Lahore : One of the best measures of a country’s well-being is its economy. It makes sense then that an open and secure market is a sign of a robust nation. Pakistan’s market is a mess. One of the reasons is the mindless expenditure on the concrete monolith lovingly referred to as ‘Infrastructure’.
One further down the line would be allowing the Chinese to push through gratuitous CPEC interest rate repayments without considering that the billions of dollars the Chinese save through Gwadar port might make for an interesting bargaining chip.
And then, of course, there is the sweet opiate of wasted IMF-flavoured injections. But few examples show off Pakistan’s particular brand of unthinking thinking like its automotive industry.
The automotive sector can be a major powerhouse, especially in the case of a nation like Pakistan that has more than 200 million people. For context: The passenger car segment manufacturing alone provides jobs for 2-3 million people.
The nation is of a size that should be very capable at producing vehicles and then using them. But the Big Three (Toyota, Honda, and Suzuki) bully the market, the auto mafia shower in ‘own’ money, and, surprisingly worst of all, the government does not understand how to implement automotive policy with goals set more than 10 minutes in the future.
High import tariffs on completely built units (CBU) of cars and auto parts, poor clustering and value chain linkages, limited to no investment on design or R&D, and a militant protectionism that is so short-sighted it is laughable all plague this industry. But enough formality. Like the PM, your humble correspondent would also like to reduce the economy down to a dairy-based discussion:
You own an ice cream shop in Pakistan. You are ready and excited to sell all kinds of flavours just like they do in Japan. Then you hear that the government is not allowing Japan or anyone else to sell ice cream near you unless they offer it at a ridiculous premium price. You are deflated to hear such protectionist nonsense, but you shrug your shoulders. It will be good for your business.
You get an order from China! You send them your finest ice cream. They send it back. They hate it. Why can’t you make ice cream like Japan, they say. Even India has started making better ice cream than you. And so much of it! You are shocked.
Fine, you say. I do not need the outside market. I will only sell to my fellow Pakistanis. You go to the freezer. You realise you do not have any flavours in your freezer. All you have is sprinkles and cones. And even your sprinkles (metals) are bad.
The only ones who accept your cones (tractor parts) are the Afghans. You hire a worker to help you. They add value. But you hear that Indian workers add twice the value and Chinese workers add six times the value!
You may want to close down your shop and this extended metaphor with it, but you find out that the business can still stay alive thanks to those insipid protectionist policies that buoy your shop into viable mediocrity but prevent you from ever trying to innovate or having any foreign businesses to form relationships with and learn from.

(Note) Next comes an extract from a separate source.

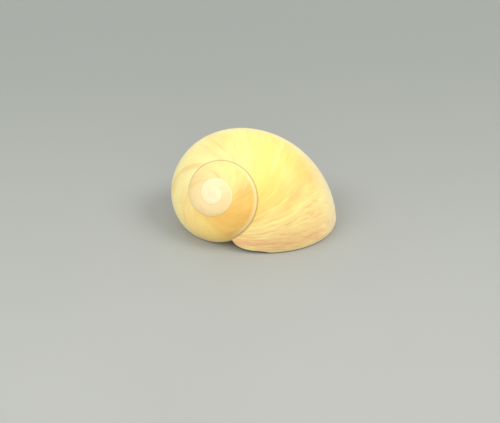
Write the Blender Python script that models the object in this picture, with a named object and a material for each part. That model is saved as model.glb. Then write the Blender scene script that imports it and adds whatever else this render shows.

Wow, you think to yourself. If only I had been able to diversify my exports and thus reduce the buying power of my immediate Pakistani market. But that would require someone telling me I should have started in a cluster of ice cream shops for the inherent geographic advantages that would provide the supply chain, logistics, and our joint overall performance.
I suppose I can hope the government will implement a reduction in the import duties on inputs that would allow me to save capital (by importing intermediate inputs) which I can then invest in the necessary R&D around exporting. Then I could increase production since I would be serving a sophisticated market while helping and being helped by my fellow shops.
Perhaps the solution lies in adopting efficient international standards that have already been proven via basic trial and error by others. This should apply to all my fellow ice cream shops since then the worst of us would be driven out of the market and the best of us could diversify our expanding customer base while achieving scale!
You are in an ecstasy of wonder and continue: Then I can begin investing in technological innovation and design that will allow for international ice cream shops to take me seriously and want to give me their cone manufacturing business! Just then, your one worker falls on the floor and breaks all of your cones.
You shake your head and exclaim: Why, the fact that there is no formal training for such a high percentage of my staff is also probably a big reason so many of my ice creams go through a very high rate of rejection which eats up my profit margin.
If only there was a programme that offered on-job training to people who so desired it. You turn and face the camera straight on and say: “But not the awful lecture-based training that government programmes so half-heartedly perform at present. In fact, if they could also do away with the mind-numbing complex taxation system that is currently in place, I would bet you would get a lot more people involved in A) the ice cream business and B) paying what they owe. We may even rise up in our ease of business ranking!”
You look outside. It is late. You sigh as you realise that all of this would be predicated on the government starting by reducing tariff protections. If only a very large Indian neighbour of yours had already done exactly that and come a step closer to realising its fullest potential as a vendor of frozen desserts.
Pakistanis deserve imported cheese. They cannot afford it. And they cannot afford it because for the last dozen years and beyond, protectionist policies with an asinine, short outlook have reigned supreme. Until cartels are smashed, markets are opened, and a push towards sustainable policies is implemented we can expect Pakistan to stay in ice cream purgatory and shell out Afghans a handful of tractor engines at a time as it keeps running on fumes.